大統領布告はまた、同じく布告発表後30日以内に、USTRが商務長官とエネルギー長官と協議を行い、特定製品をセーフガードの対象から除外するべきと判断した場合には、セーフガードからこれら製品を除外するとしている。
(注1)WTOセーフガード協定第9条は、「開発途上加盟国を原産地とする当該産品の輸入の割合が当該産品の総輸入量の3%を超えない場合には、当該開発途上加盟国を原産地とする当該産品について(セーフガード措置が)取られてはならない」「ただし、3%を超えない輸入の割合を有する複数の開発途上加盟国からの輸入の割合の合計が当該産品の総輸入量の9%以下であることを条件とする」と規定している。

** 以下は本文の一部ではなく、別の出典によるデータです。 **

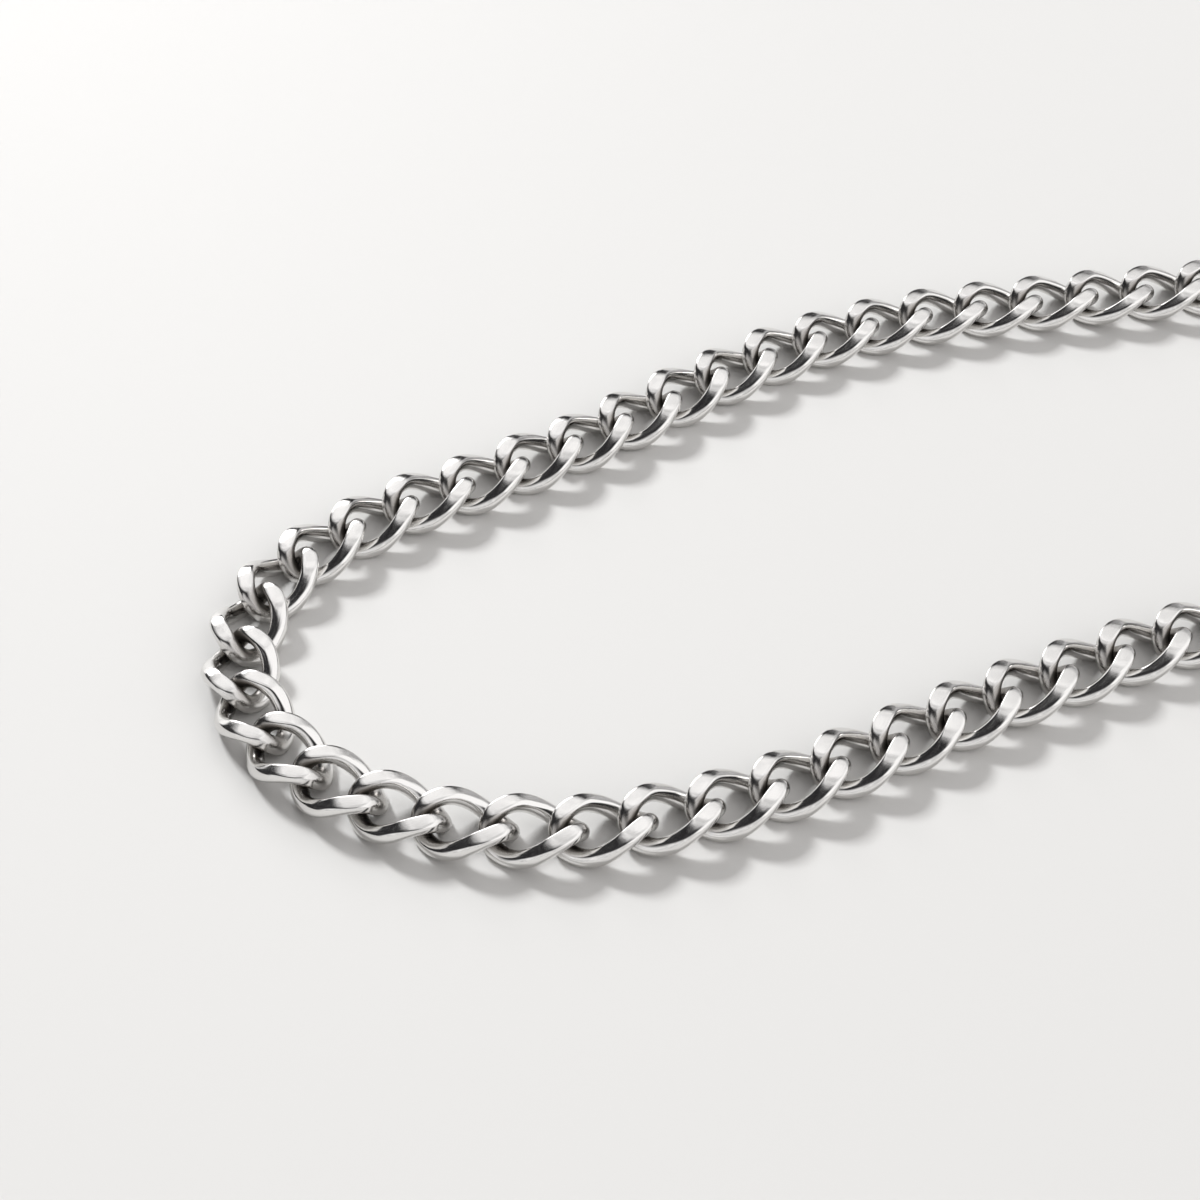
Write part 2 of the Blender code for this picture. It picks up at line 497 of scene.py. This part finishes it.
def superellipsoid(size, power, rows, columns):
    """Closed surface of a latitude and a longitude.

    The three coordinates are the half sizes times cos lat cos lon, cos lat
    sin lon and sin lat, each cosine and sine raised to a power: 1 gives an
    ellipsoid and a small power a box with round edges.
    """
    latitude = np.linspace(-math.pi / 2, math.pi / 2, rows + 1)[1:-1, None]
    longitude = np.linspace(0, 2 * math.pi, columns, endpoint=False)[None, :]
    flat = rounded_power(np.cos(latitude), power)
    x = flat * rounded_power(np.cos(longitude), power)
    y = flat * rounded_power(np.sin(longitude), power)
    z = rounded_power(np.sin(latitude), power) * np.ones_like(longitude)
    half = np.array(size) / 2
    body = np.stack([x, y, z], axis=-1).reshape(-1, 3) * half
    vertices = np.concatenate([body, [[0, 0, -half[2]], [0, 0, half[2]]]])
    i, j = np.meshgrid(np.arange(rows - 2), np.arange(columns), indexing="ij")
    row, row_above, beside = i * columns, (i + 1) * columns, (j + 1) % columns
    walls = np.stack([row + j, row + beside, row_above + beside, row_above + j], -1)
    edge = np.arange(columns)
    after = (edge + 1) % columns
    south = np.stack([np.full(columns, len(body)), after, edge], -1)
    top_row = (rows - 2) * columns
    north = np.stack([np.full(columns, len(body) + 1), top_row + edge, top_row + after], -1)
    faces = walls.reshape(-1, 4).tolist() + south.tolist() + north.tolist()
    return vertices, faces


def body_mesh(name, vertices, faces):
    """A clean polished body, with its UV map laid on it from above in millimetres."""
    mesh = bpy.data.meshes.new(name)
    mesh.from_pydata(vertices.tolist(), [], faces)
    corners = np.concatenate([np.array(face) for face in faces])
    uv = (vertices[corners, :2] / MM).astype(np.float32)
    mesh.uv_layers.new(name="wire_mm").data.foreach_set("uv", uv.ravel())
    for mark in ("facet", "crevice"):
        set_attribute(mesh, mark, np.zeros(len(vertices)))
    mesh.shade_smooth()
    return mesh


def clasp_piece():
    """The eyes, the belly and the thumb tab, laid between the last joint and the first."""
    start, end = joints[-1], joints[0]
    forward = (end - start) / np.linalg.norm(end - start)
    level = np.zeros(2)
    eyes = np.stack(
        [
            laid(link_points, start, start + forward * pitch, level),
            laid(link_points, end - forward * pitch, end, level),
        ]
    )
    eye_mesh = ring_mesh("clasp_body", eyes, link_ground, link_crevice, wire_length)
    clasp = add_piece("clasp_body", eye_mesh)
    turn = Matrix.Rotation(math.atan2(forward[1], forward[0]), 4, "Z")
    middle = Matrix.Translation((*((start + end) / 2), clasp_belly_height / 2)) @ turn
    belly_size = (belly_length, clasp_belly_width, clasp_belly_height)
    belly_form = superellipsoid(belly_size, belly_power, belly_rows, belly_columns)
    belly = body_mesh("belly", *belly_form)
    belly.transform(middle)
    tab_size = (clasp_tab_length, 2 * clasp_tab_width, clasp_tab_thickness)
    tab = body_mesh("thumb_tab", *superellipsoid(tab_size, tab_power, tab_rows, tab_columns))
    tab.transform(middle @ Matrix.Translation((clasp_tab_offset, -clasp_belly_width / 2, 0)))
    helpers = [add_piece(mesh.name, mesh) for mesh in (belly, tab)]
    for helper in helpers:
        union = clasp.modifiers.new(helper.name, "BOOLEAN")
        union.operation = "UNION"
        union.solver = "EXACT"
        union.object = helper
    evaluated = clasp.evaluated_get(bpy.context.evaluated_depsgraph_get())
    whole = bpy.data.meshes.new_from_object(evaluated)
    clasp.modifiers.clear()
    clasp.data = whole
    for helper in helpers:
        bpy.data.objects.remove(helper)
    return clasp


clasp = clasp_piece()
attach(clasp, "root")
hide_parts("lobster_clasp")
clasp_edges = bmesh.new()
clasp_edges.from_mesh(clasp.data)
open_edges = sum(not edge.is_manifold for edge in clasp_edges.edges)
print("clasp:", len(clasp.data.polygons), "faces, open edges:", open_edges)
clasp_edges.free()

# %% [markdown]
# ## Polished steel
#
# Polished steel has almost no colour of its own: what is seen is the room in
# it. What makes it look real is how the polish varies. Round wire keeps a clear
# gloss with faint lines along it from drawing. The ground flats carry fine
# hairlines from the wheel and are a shade duller. Joints are dull and brownish
# from grime, and their colour is darkened further by painted shade.

# %% Steel material
hairline_stretch, hairline_turn = (0.6, 6.0), math.radians(12)
cross_stretch, cross_turn = (1.2, 4.5), math.radians(-55)
smear_stretch, smear_turn = (0.35, 0.7), 0.4
scratch_height = 0.02 * MM
steel_colour = (0.80, 0.79, 0.775, 1)
# The joint colour: brownish grime, and also painted shade where the neighbour link shades the
# wire.
grime_and_shade_colour = (0.12, 0.10, 0.08, 1)


def new_node(tree, kind, **inputs):
    """A new node, with its sockets set by their names."""
    made = tree.nodes.new(kind)
    for name, value in inputs.items():
        made.inputs[name.replace("_", " ")].default_value = value
    return made


def mapped(tree, source, low, high, new_low, new_high):
    """A value carried from one range to another, and held within it."""
    ranged = new_node(tree, "ShaderNodeMapRange")
    sockets = ("From Min", "From Max", "To Min", "To Max")
    for socket, value in zip(sockets, (low, high, new_low, new_high)):
        ranged.inputs[socket].default_value = value
    tree.links.new(source, ranged.inputs["Value"])
    return ranged.outputs["Result"]


def combined(tree, operation, *values):
    """One value that is all the given ones added or multiplied together, in turn."""
    result = values[0]
    for value in values[1:]:
        step = tree.nodes.new("ShaderNodeMath")
        step.operation = operation
        tree.links.new(result, step.inputs[0])
        tree.links.new(value, step.inputs[1])
        result = step.outputs["Value"]
    return result


def streaks(tree, coordinates, stretch, turn, detail):
    """Noise drawn out into lines by a Mapping node.

    The stretch gives the lines for each millimetre along and across, and the
    turn lays them slanting, in radians.
    """
    mapping = new_node(tree, "ShaderNodeMapping")
    mapping.inputs["Scale"].default_value = (*stretch, 1.0)
    mapping.inputs["Rotation"].default_value = (0, 0, turn)
    noise = new_node(tree, "ShaderNodeTexNoise", Scale=1.0, Detail=detail, Roughness=0.6)
    tree.links.new(coordinates, mapping.inputs["Vector"])
    tree.links.new(mapping.outputs["Vector"], noise.inputs["Vector"])
    return noise.outputs["Fac"]


def polished_steel():
    """Scratches give the bump, smears and grime dull the gloss, and grime with painted shade
    darkens the joints.
    """
    material = bpy.data.materials.new("polished_steel")
    material.use_nodes = True
    tree = material.node_tree
    shader = tree.nodes["Principled BSDF"]
    shader.inputs["Metallic"].default_value = 1.0
    uv = tree.nodes.new("ShaderNodeUVMap")
    uv.uv_map = "wire_mm"
    facet = tree.nodes.new("ShaderNodeAttribute")
    facet.attribute_name = "facet"
    crevice = tree.nodes.new("ShaderNodeAttribute")
    crevice.attribute_name = "crevice"

    hairlines = streaks(tree, uv.outputs["UV"], hairline_stretch, hairline_turn, 3.0)
    cross_hairs = streaks(tree, uv.outputs["UV"], cross_stretch, cross_turn, 2.0)
    smears = streaks(tree, uv.outputs["UV"], smear_stretch, smear_turn, 2.0)

    scratched = mapped(tree, facet.outputs["Fac"], 0, 1, 0.35, 1.0)
    marks = combined(tree, "ADD", hairlines, cross_hairs)
    marks = combined(tree, "MULTIPLY", marks, scratched)
    bump = new_node(tree, "ShaderNodeBump", Strength=0.4, Distance=scratch_height)
    tree.links.new(marks, bump.inputs["Height"])
    tree.links.new(bump.outputs["Normal"], shader.inputs["Normal"])

    dullness = combined(
        tree,
        "ADD",
        mapped(tree, smears, 0.3, 0.7, 0.05, 0.13),
        mapped(tree, facet.outputs["Fac"], 0, 1, 0.0, 0.05),
        mapped(tree, crevice.outputs["Fac"], 0, 1, 0.0, 0.25),
    )
    tree.links.new(dullness, shader.inputs["Roughness"])

    tint = tree.nodes.new("ShaderNodeMix")
    tint.data_type = "RGBA"
    tint.inputs["A"].default_value = steel_colour
    tint.inputs["B"].default_value = grime_and_shade_colour
    # Near the joints the colour is pulled towards the joint colour: real grime, and painted
    # shade on the inner sides of the wire.
    grime_and_shade = mapped(tree, crevice.outputs["Fac"], 0.1, 1, 0.0, 0.8)
    tree.links.new(grime_and_shade, tint.inputs["Factor"])
    tree.links.new(tint.outputs["Result"], shader.inputs["Base Color"])
    return material


steel = polished_steel()
for piece in (right_run, left_run, clasp):
    piece.data.materials.clear()
    piece.data.materials.append(steel)
print("steel has", len(steel.node_tree.nodes), "nodes")

# %% [markdown]
# ## The floor
#
# A plain pale floor takes the shadows. It is wide enough to fill the view from
# any side, and it is left out of the necklace's body, so it is no part of the necklace.

# %% Floor
floor_reach = 3.0
floor_colour = (0.688, 0.678, 0.661, 1)
floor_roughness = 0.45
floor_mesh = bpy.data.meshes.new("floor")
floor_corners = np.array([(-1, -1, 0), (1, -1, 0), (1, 1, 0), (-1, 1, 0)], float) * floor_reach
floor_mesh.from_pydata(floor_corners.tolist(), [], [(0, 1, 2, 3)])
floor = add_piece("floor", floor_mesh)
floor_paint = bpy.data.materials.new("floor_paint")
floor_paint.use_nodes = True
floor_shader = floor_paint.node_tree.nodes["Principled BSDF"]
floor_shader.inputs["Base Color"].default_value = floor_colour
floor_shader.inputs["Roughness"].default_value = floor_roughness
floor.data.materials.append(floor_paint)

# %% [markdown]
# ## The room in the metal
#
# Bright metal is lit by what it mirrors. The camera looks down at 45 degrees,
# so a level facet mirrors the part of the room behind the chain and 45 degrees
# up: a pale panel hangs there. The leaves roll away from it, and mirror the dark
# left side of the room or the grey corner on the right. The round wire takes its
# light bands from the wall on the right and the room behind the camera, and its
# dark lines from the ceiling. Every zone is worked out from the direction alone.

# %% Room light
darkest_tone = (0.02, 0.0195, 0.021, 1)
lightest_tone = (0.99, 0.98, 0.98, 1)
room_strength = 1.22
pane_strength = 4.0

room = bpy.data.worlds.new("room")
room.use_nodes = True
bpy.context.scene.world = room
room_tree = room.node_tree
direction = room_tree.nodes.new("ShaderNodeTexCoord")
parts_of = room_tree.nodes.new("ShaderNodeSeparateXYZ")
room_tree.links.new(direction.outputs["Generated"], parts_of.inputs["Vector"])
room_noise = new_node(room_tree, "ShaderNodeTexNoise", Scale=5.0, Detail=2.0, Roughness=0.5)
room_tree.links.new(direction.outputs["Generated"], room_noise.inputs["Vector"])


def patch(azimuth, elevation, full, gone, tone):
    """A soft round patch of the room: its full tone within one angle, gone by another.

    The azimuth runs from +Y towards +X, and every angle is in degrees.
    """
    turn, lift = math.radians(azimuth), math.radians(elevation)
    out = math.cos(lift)
    middle = (math.sin(turn) * out, math.cos(turn) * out, math.sin(lift))
    towards = room_tree.nodes.new("ShaderNodeVectorMath")
    towards.operation = "DOT_PRODUCT"
    towards.inputs[1].default_value = middle
    room_tree.links.new(direction.outputs["Generated"], towards.inputs[0])
    edges = math.cos(math.radians(gone)), math.cos(math.radians(full))
    return mapped(room_tree, towards.outputs["Value"], *edges, 0.0, tone)


behind = combined(
    room_tree,
    "MULTIPLY",
    mapped(room_tree, parts_of.outputs["Y"], -0.2, 0.2, 0.0, 1.0),
    mapped(room_tree, parts_of.outputs["Z"], 0.4, 0.62, 0.0, 1.0),
    mapped(room_tree, parts_of.outputs["Z"], 0.8, 0.95, 1.0, 0.6),
    mapped(room_tree, parts_of.outputs["X"], 0.12, 0.55, 1.0, 0.6),
    mapped(room_tree, parts_of.outputs["X"], -0.5, -0.15, 0.0, 1.0),
    mapped(room_tree, room_noise.outputs["Fac"], 0.38, 0.62, 0.7, 1.0),
)
in_front = combined(
    room_tree,
    "MULTIPLY",
    mapped(room_tree, parts_of.outputs["Y"], -0.45, -0.2, 1.0, 0.0),
    mapped(room_tree, parts_of.outputs["Z"], 0.5, 0.8, 1.0, 0.0),
    mapped(room_tree, room_noise.outputs["Fac"], 0.38, 0.62, 0.5, 0.7),
)

# Each patch by its azimuth, elevation, reach of the full tone, reach of any tone, and tone
pane = patch(-16, 23, 8, 14, 1.0)
right_wall = patch(100, 38, 28, 50, 0.9)
low_window = patch(-28, 3, 9, 18, 1.0)
grey_corner = patch(32, 10, 10, 26, 0.42)

clutter = new_node(room_tree, "ShaderNodeTexNoise", Scale=16.0, Detail=3.0, Roughness=0.6)
room_tree.links.new(direction.outputs["Generated"], clutter.inputs["Vector"])
dim_things = mapped(room_tree, clutter.outputs["Fac"], 0.54, 0.66, 0.0, 0.25)
zones = (behind, in_front, pane, right_wall, low_window, grey_corner, dim_things)
room_tone = combined(room_tree, "ADD", *zones)

wall = room_tree.nodes.new("ShaderNodeValToRGB")
wall.color_ramp.interpolation = "EASE"
wall.color_ramp.elements[0].color = darkest_tone
wall.color_ramp.elements[1].color = lightest_tone
room_tree.links.new(room_tone, wall.inputs["Fac"])
backdrop = room_tree.nodes["Background"]
room_tree.links.new(wall.outputs["Color"], backdrop.inputs["Color"])
strength = mapped(room_tree, pane, 0.0, 1.0, room_strength, pane_strength)
room_tree.links.new(strength, backdrop.inputs["Strength"])
print("the room has", len(zones), "zones and", len(room_tree.nodes), "nodes")

# %% [markdown]
# ## The lamp
#
# One soft lamp at the left behind gives the shadows. The metal doesn't mirror
# it, because its image would burn out whole facets. The sparkles come from the
# small bright pane near it.

# %% Lamp
daylight = (0.97, 0.985, 1.0)
loop_middle = (-0.03, 0.0, 0.0)
window_place = (-0.95, 1.25, 1.15)
window_size = 0.34
window_watts = 38


def soft_light(name, place, aim, size, power):
    """A square area light at a place, turned to face another. Metal doesn't mirror it."""
    lamp = bpy.data.lights.new(name, "AREA")
    lamp.shape = "RECTANGLE"
    lamp.size = lamp.size_y = size
    lamp.energy = power
    lamp.color = daylight
    holder = bpy.data.objects.new(name, lamp)
    holder.location = place
    holder.rotation_mode = "QUATERNION"
    holder.rotation_quaternion = (Vector(aim) - Vector(place)).to_track_quat("-Z", "Y")
    holder.visible_glossy = False
    bpy.context.scene.collection.objects.link(holder)
    return holder


soft_light("window", window_place, loop_middle, window_size, window_watts)

# %% [markdown]
# ## The camera
#
# A long lens from above and in front sees the left part of the loop, with the
# clasp and the right bend out of the picture.

# %% Camera
camera_place = (-0.05236, -0.22675, 0.216)
camera_down = math.radians(45)
lens_mm = 78.0
sensor_mm = 36.0
nearest_seen = 0.01
camera_data = bpy.data.cameras.new("camera")
camera_data.lens = lens_mm
camera_data.sensor_width = sensor_mm
camera_data.clip_start = nearest_seen
camera = bpy.data.objects.new("camera", camera_data)
camera.location = camera_place
camera.rotation_euler = (math.pi / 2 - camera_down, 0, 0)
bpy.context.scene.collection.objects.link(camera)
bpy.context.scene.camera = camera
bpy.context.scene.view_settings.view_transform = "Standard"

(注2)アフガニスタン、アルバニア、アルジェリア、アンゴラ、アルメニア、アゼルバイジャン、ベリーズ、ベナン、ブータン、ボリビア、ボスニア・ヘルツェゴビナ、ボツワナ、ブラジル、ブルキナファソ、ミャンマー、ブルンジ、カンボジア、カメルーン、カボベルデ、中央アフリカ、チャド、コモロ、コンゴ共和国、コンゴ民主共和国、コートジボワール、ジブチ、ドミニカ、エクアドル、エジプト、エリトリア、エチオピア、フィジー、ガボン、ガンビア、ジョージア、ガーナ、グレナダ、ギニア、ギニアビサウ、ガイアナ、ハイチ、インド、インドネシア、イラク、ジャマイカ、ヨルダン、カザフスタン、ケニア、キリバス、コソボ、キルギス、レバノン、レソト、リベリア、マケドニア、マダガスカル、マラウイ、モルディブ、マリ、モーリタニア、モーリシャス、モルドバ、モンゴル、モンテネグロ、モザンビーク、ナミビア、ネパール、ニジェール、ナイジェリア、パキスタン、パプアニューギニア、パラグアイ、ルワンダ、セントルシア、セントビンセント・グレナディーン、サモア、サントメプリンシペ、セネガル、セルビア、シエラレオネ、ソロモン諸島、ソマリア、南アフリカ共和国、南スーダン共和国、スリランカ、スリナム、スワジランド、タンザニア、東ティモール、トーゴ、トンガ、チュニジア、トルコ、ツバル、ウガンダ、ウクライナ、ウズベキスタン、バヌアツ、イエメン共和国、ザンビア、ジンバブエ。